Scripts that build objects:

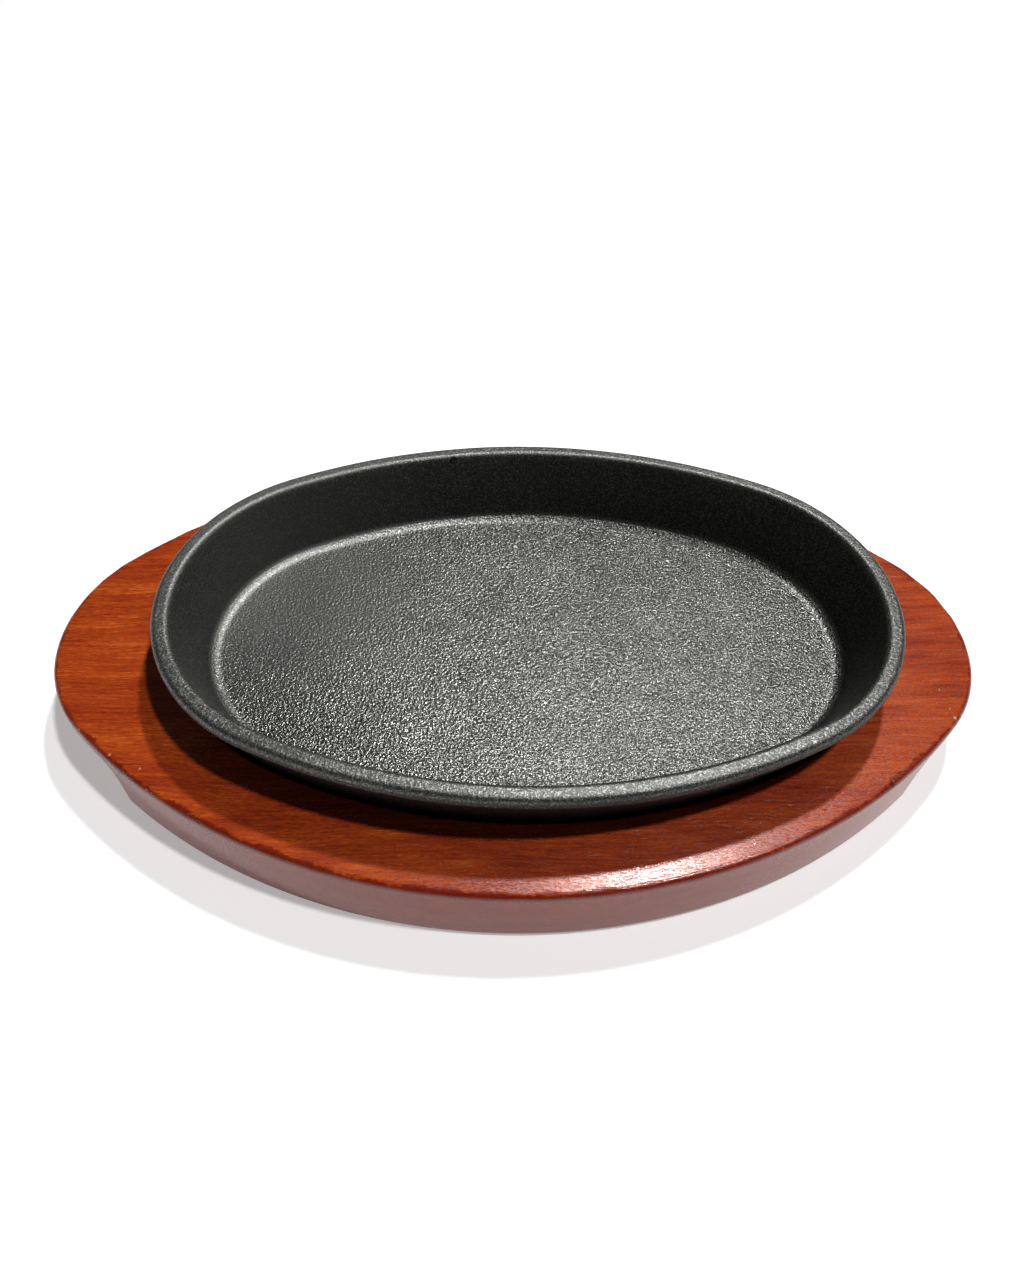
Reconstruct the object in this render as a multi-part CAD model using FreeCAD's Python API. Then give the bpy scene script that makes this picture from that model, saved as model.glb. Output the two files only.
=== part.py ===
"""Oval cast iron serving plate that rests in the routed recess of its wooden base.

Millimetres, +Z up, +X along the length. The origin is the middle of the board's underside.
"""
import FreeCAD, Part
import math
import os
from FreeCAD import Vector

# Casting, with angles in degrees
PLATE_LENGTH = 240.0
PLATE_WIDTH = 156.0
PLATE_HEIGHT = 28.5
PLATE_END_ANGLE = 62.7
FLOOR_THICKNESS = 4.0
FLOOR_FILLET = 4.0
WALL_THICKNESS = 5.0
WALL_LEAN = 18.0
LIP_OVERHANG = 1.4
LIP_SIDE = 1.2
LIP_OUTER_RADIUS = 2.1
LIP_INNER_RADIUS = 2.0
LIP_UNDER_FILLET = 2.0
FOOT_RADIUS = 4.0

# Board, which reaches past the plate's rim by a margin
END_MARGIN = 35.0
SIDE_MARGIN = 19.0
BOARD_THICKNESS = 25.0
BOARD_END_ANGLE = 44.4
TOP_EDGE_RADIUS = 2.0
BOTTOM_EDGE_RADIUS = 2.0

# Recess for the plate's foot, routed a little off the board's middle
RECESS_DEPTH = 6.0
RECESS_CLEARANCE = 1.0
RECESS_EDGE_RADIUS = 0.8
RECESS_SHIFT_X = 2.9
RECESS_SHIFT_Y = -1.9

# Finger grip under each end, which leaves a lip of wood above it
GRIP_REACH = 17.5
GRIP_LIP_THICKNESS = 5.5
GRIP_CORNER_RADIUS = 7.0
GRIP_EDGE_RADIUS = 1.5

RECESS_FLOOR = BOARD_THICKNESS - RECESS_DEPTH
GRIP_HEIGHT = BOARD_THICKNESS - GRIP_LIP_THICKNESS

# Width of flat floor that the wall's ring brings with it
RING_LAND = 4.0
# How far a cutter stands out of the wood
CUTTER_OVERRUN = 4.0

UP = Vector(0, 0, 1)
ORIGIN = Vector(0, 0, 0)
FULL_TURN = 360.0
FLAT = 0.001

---

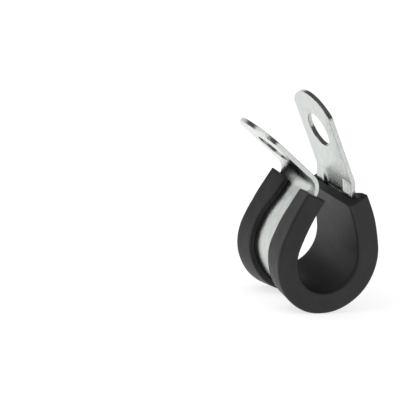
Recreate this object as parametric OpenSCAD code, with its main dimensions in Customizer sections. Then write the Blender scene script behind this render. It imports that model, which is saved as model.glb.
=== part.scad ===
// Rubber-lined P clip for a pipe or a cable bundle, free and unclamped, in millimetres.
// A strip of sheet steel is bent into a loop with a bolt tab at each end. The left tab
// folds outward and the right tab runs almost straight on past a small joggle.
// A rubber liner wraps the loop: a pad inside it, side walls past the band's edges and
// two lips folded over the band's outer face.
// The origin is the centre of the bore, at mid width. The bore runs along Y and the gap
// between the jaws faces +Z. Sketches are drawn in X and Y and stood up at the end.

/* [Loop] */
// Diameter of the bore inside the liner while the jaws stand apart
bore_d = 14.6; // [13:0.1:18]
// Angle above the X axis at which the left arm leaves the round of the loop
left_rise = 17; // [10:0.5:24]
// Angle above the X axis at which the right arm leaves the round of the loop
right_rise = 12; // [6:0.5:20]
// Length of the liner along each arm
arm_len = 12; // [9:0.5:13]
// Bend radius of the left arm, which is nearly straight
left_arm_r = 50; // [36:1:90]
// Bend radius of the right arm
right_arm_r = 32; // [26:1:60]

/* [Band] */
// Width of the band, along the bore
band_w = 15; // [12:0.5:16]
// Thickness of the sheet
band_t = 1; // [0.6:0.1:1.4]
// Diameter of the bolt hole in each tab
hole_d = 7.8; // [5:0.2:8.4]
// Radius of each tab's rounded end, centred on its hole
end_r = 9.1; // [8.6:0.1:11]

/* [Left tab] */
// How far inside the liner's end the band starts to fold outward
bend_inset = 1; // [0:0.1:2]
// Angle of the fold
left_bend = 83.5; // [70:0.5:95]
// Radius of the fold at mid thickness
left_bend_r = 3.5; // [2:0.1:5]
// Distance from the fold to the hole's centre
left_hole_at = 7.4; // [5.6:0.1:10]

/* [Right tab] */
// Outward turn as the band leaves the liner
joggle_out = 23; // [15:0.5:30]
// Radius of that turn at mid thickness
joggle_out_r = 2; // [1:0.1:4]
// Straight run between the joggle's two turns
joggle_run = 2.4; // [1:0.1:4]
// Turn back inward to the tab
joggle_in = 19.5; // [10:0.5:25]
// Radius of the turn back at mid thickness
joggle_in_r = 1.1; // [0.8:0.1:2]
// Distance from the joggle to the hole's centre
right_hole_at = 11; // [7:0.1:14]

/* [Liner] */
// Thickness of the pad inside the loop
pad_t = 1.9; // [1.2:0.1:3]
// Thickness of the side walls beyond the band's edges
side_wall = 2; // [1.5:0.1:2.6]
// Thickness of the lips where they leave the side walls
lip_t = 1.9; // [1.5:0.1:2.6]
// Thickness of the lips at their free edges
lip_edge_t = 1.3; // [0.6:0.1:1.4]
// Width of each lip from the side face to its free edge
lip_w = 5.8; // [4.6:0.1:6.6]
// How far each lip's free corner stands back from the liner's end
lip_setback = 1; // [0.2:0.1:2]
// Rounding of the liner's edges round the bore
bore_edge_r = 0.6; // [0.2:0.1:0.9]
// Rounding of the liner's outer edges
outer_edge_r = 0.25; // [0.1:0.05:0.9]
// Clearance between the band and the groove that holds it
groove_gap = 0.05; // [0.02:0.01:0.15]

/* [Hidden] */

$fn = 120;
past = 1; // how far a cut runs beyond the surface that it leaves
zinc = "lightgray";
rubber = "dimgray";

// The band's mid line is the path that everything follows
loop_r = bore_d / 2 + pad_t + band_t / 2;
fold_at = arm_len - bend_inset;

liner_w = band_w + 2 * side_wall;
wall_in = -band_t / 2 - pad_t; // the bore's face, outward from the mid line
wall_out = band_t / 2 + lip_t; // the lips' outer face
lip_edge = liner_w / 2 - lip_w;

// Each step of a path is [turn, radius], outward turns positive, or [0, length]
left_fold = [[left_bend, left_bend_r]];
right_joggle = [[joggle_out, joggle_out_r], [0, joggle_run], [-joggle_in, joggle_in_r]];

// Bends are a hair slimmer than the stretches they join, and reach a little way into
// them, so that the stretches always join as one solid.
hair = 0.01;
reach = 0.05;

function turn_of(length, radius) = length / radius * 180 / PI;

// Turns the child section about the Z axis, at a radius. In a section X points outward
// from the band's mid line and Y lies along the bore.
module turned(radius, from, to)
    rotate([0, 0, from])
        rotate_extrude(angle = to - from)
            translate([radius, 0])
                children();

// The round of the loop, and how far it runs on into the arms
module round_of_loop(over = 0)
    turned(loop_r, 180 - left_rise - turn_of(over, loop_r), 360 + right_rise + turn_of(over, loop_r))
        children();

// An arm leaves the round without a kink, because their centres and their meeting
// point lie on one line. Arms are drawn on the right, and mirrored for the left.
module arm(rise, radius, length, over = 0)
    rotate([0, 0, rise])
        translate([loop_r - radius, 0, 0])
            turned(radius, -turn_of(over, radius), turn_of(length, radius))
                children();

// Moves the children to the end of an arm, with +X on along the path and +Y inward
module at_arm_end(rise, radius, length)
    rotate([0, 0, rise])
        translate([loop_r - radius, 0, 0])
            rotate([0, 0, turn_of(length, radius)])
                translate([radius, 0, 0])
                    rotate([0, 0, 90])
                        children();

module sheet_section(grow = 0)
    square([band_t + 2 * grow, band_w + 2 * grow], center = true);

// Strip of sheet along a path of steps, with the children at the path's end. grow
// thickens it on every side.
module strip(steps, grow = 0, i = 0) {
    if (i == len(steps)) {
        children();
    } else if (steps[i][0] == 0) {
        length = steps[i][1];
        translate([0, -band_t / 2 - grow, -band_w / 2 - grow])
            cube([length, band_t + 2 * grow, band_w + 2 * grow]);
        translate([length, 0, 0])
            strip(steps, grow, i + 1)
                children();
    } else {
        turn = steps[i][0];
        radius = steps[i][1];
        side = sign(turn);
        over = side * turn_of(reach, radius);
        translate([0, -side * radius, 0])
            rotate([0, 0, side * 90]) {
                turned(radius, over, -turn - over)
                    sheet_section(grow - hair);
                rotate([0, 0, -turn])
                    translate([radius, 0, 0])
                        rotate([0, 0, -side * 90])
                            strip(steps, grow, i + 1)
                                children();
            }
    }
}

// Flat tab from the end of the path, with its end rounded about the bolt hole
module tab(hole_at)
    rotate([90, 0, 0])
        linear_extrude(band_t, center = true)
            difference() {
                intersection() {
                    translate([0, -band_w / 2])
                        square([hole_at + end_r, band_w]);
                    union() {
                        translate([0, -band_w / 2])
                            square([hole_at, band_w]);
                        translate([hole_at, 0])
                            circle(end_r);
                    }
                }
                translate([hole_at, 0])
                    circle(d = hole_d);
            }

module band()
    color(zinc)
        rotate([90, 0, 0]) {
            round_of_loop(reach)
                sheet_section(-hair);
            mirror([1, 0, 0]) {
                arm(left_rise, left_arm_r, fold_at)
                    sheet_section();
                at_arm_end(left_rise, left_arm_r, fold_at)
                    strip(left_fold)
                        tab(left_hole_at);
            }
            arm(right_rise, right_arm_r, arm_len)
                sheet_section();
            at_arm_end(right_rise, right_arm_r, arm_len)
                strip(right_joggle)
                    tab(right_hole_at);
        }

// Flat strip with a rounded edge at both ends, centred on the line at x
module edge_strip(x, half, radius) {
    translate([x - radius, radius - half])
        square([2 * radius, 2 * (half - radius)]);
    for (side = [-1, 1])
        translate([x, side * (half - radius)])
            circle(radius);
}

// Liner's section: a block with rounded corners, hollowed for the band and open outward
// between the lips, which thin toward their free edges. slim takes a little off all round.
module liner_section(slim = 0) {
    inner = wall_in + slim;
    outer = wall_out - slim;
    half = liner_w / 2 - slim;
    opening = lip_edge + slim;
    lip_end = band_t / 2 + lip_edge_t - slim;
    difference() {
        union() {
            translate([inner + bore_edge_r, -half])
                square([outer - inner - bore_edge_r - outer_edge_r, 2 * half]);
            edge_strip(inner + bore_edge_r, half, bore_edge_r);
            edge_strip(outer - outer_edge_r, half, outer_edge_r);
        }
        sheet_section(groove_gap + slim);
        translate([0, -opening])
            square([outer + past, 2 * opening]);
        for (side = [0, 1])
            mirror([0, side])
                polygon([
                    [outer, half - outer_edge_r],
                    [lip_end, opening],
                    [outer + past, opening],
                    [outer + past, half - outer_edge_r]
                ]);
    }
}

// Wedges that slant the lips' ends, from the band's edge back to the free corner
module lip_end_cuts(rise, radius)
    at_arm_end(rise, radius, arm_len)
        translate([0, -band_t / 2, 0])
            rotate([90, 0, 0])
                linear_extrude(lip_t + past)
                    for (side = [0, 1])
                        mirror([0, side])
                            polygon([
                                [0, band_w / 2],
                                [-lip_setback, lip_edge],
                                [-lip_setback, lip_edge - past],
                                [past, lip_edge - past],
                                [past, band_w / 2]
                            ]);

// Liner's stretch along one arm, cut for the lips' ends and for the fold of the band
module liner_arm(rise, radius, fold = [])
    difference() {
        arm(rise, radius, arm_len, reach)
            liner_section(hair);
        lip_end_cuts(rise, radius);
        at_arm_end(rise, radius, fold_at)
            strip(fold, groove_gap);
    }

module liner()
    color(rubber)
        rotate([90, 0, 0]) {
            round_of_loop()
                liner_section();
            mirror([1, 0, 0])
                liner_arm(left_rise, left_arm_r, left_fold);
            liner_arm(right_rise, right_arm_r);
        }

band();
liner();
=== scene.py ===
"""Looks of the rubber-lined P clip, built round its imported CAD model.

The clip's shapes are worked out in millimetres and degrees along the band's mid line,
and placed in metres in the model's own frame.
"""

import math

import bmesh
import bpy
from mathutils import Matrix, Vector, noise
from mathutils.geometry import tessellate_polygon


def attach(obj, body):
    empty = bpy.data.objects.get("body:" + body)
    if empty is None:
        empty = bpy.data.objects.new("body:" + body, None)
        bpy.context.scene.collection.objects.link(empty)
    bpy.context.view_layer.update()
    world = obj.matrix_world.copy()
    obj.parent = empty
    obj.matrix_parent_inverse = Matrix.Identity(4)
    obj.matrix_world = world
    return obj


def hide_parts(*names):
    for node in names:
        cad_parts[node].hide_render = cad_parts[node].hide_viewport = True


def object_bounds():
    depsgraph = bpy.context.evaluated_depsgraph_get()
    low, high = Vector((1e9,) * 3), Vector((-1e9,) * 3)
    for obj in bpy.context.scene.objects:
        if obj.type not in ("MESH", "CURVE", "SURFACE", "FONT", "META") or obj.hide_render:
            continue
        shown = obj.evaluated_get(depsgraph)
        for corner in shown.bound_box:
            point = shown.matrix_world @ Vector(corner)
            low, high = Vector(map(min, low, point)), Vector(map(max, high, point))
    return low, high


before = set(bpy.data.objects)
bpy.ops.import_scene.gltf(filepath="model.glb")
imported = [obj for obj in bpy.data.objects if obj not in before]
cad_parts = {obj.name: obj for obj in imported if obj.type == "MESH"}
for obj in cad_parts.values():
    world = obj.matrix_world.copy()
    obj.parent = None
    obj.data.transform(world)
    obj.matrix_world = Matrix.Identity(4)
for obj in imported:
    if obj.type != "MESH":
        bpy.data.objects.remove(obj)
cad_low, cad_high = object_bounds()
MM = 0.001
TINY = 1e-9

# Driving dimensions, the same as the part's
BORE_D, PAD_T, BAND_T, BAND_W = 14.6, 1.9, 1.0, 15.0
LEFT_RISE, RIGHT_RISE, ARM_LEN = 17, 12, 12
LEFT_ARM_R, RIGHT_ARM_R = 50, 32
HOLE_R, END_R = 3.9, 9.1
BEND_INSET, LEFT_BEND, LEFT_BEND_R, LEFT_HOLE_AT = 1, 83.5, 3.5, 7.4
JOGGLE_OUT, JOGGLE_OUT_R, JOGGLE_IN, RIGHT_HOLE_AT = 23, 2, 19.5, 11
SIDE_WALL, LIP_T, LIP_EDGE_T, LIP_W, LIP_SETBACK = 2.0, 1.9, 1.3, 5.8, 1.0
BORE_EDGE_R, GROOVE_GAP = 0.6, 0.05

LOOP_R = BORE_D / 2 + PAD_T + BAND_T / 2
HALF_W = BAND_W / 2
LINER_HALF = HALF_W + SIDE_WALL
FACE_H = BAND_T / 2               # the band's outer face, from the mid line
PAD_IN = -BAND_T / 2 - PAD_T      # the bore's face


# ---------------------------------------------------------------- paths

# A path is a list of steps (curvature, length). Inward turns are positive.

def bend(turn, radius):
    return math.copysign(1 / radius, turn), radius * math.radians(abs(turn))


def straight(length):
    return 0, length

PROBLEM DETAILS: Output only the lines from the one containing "fold of the band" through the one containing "imported = [obj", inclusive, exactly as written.

OUTPUT:
// Liner's stretch along one arm, cut for the lips' ends and for the fold of the band
module liner_arm(rise, radius, fold = [])
    difference() {
        arm(rise, radius, arm_len, reach)
            liner_section(hair);
        lip_end_cuts(rise, radius);
        at_arm_end(rise, radius, fold_at)
            strip(fold, groove_gap);
    }

module liner()
    color(rubber)
        rotate([90, 0, 0]) {
            round_of_loop()
                liner_section();
            mirror([1, 0, 0])
                liner_arm(left_rise, left_arm_r, left_fold);
            liner_arm(right_rise, right_arm_r);
        }

band();
liner();
=== scene.py ===
"""Looks of the rubber-lined P clip, built round its imported CAD model.

The clip's shapes are worked out in millimetres and degrees along the band's mid line,
and placed in metres in the model's own frame.
"""

import math

import bmesh
import bpy
from mathutils import Matrix, Vector, noise
from mathutils.geometry import tessellate_polygon


def attach(obj, body):
    empty = bpy.data.objects.get("body:" + body)
    if empty is None:
        empty = bpy.data.objects.new("body:" + body, None)
        bpy.context.scene.collection.objects.link(empty)
    bpy.context.view_layer.update()
    world = obj.matrix_world.copy()
    obj.parent = empty
    obj.matrix_parent_inverse = Matrix.Identity(4)
    obj.matrix_world = world
    return obj


def hide_parts(*names):
    for node in names:
        cad_parts[node].hide_render = cad_parts[node].hide_viewport = True


def object_bounds():
    depsgraph = bpy.context.evaluated_depsgraph_get()
    low, high = Vector((1e9,) * 3), Vector((-1e9,) * 3)
    for obj in bpy.context.scene.objects:
        if obj.type not in ("MESH", "CURVE", "SURFACE", "FONT", "META") or obj.hide_render:
            continue
        shown = obj.evaluated_get(depsgraph)
        for corner in shown.bound_box:
            point = shown.matrix_world @ Vector(corner)
            low, high = Vector(map(min, low, point)), Vector(map(max, high, point))
    return low, high


before = set(bpy.data.objects)
bpy.ops.import_scene.gltf(filepath="model.glb")
imported = [obj for obj in bpy.data.objects if obj not in before]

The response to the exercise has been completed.